Download (477kB)| Preview

Abstract

Within many domains, such as news, medicine and patent, documents contain a variety of fields such as title, author, body, source, etc. As such fielded retrieval models that query across fields are often employed. It is largely presumed that fielding provides a better representation of the document and offers more control when querying, and that this will lead to improved retrieval performance. However, depending on how the fields are weighted and if the fields are populated, the retrieval algorithm may unduly favour certain documents over others. This is known as algorithmic bias and it may be detrimental to retrieval systems performance.

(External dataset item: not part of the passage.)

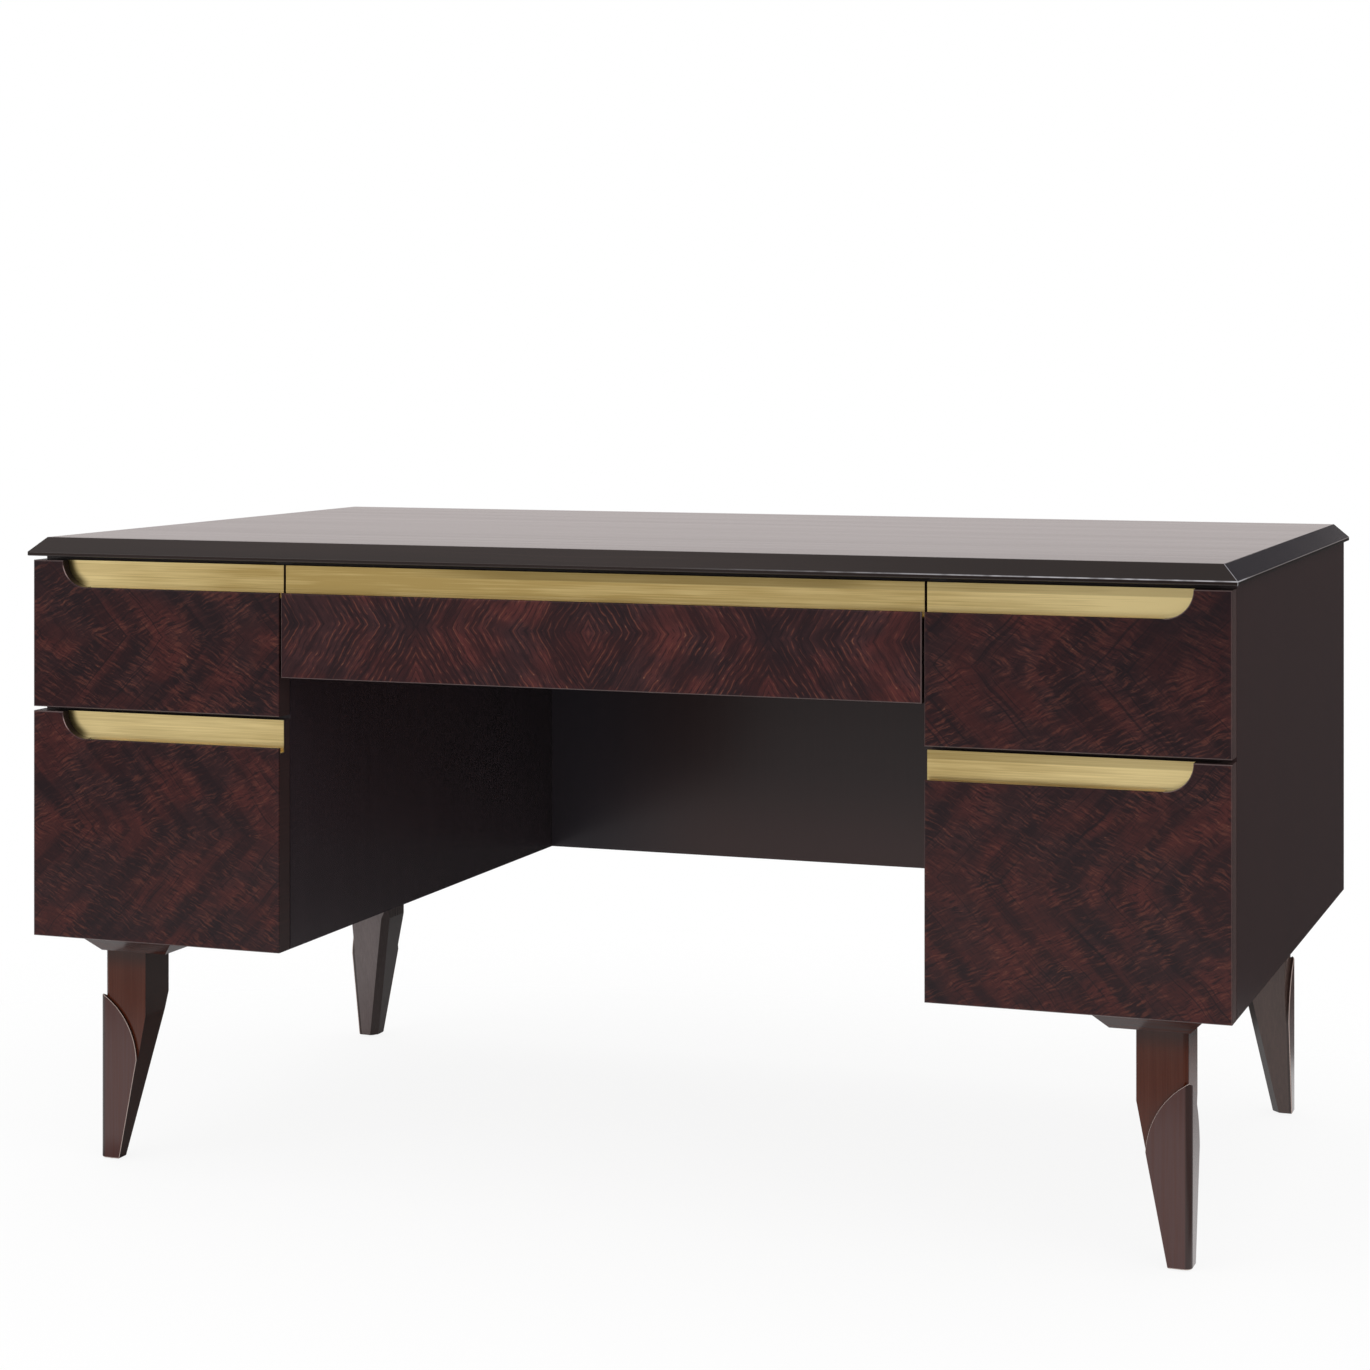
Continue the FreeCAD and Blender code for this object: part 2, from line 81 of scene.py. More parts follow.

In this paper, we explore the impact of fielding on retrieval bias and performance across a variety of TREC News Test Collections. We perform an extensive large-scale analysis on two types of fielded retrieval model variations that are based on the popular BM25 retrieval algorithm where either: fields are scored independently and then combined (Model 1), or fields are first combined and then scored (Model 2). Our findings show that for Model 1 fielding, a strong correlation exists between retrieval bias and performance such that as title fields are weighted more heavily, bias increases, while retrieval performance decreases. When weighting is applied to content-based fields, performance increases as bias decreases, showing that relying more on content may be favourable in terms of fairness and performance. On the other hand, for Model 2 fielding, the relationship between retrieval bias and performance is more complex. But, crucially we show that Model 2 fielding results in lower retrieval bias and greater performance than Model 1 fielding. And, we observed that under Model 1, news articles without titles are substantially less retrievable (i.e. more susceptible to algorithmic bias). These findings have serious ramifications as many popular Open Source Information Retrieval frameworks, commonly used by professional searchers, use the default implementation of Model 1 for their fielded search capability. This research shows the importance of analysing retrieval algorithms with respect to both bias and performance to ensure they minimize any unwanted or unintended biases when maximising performance. Further work is required to examine this phenomenon in more detail and to design fielded retrieval models that have the advantages of control and performance without detrimental biases.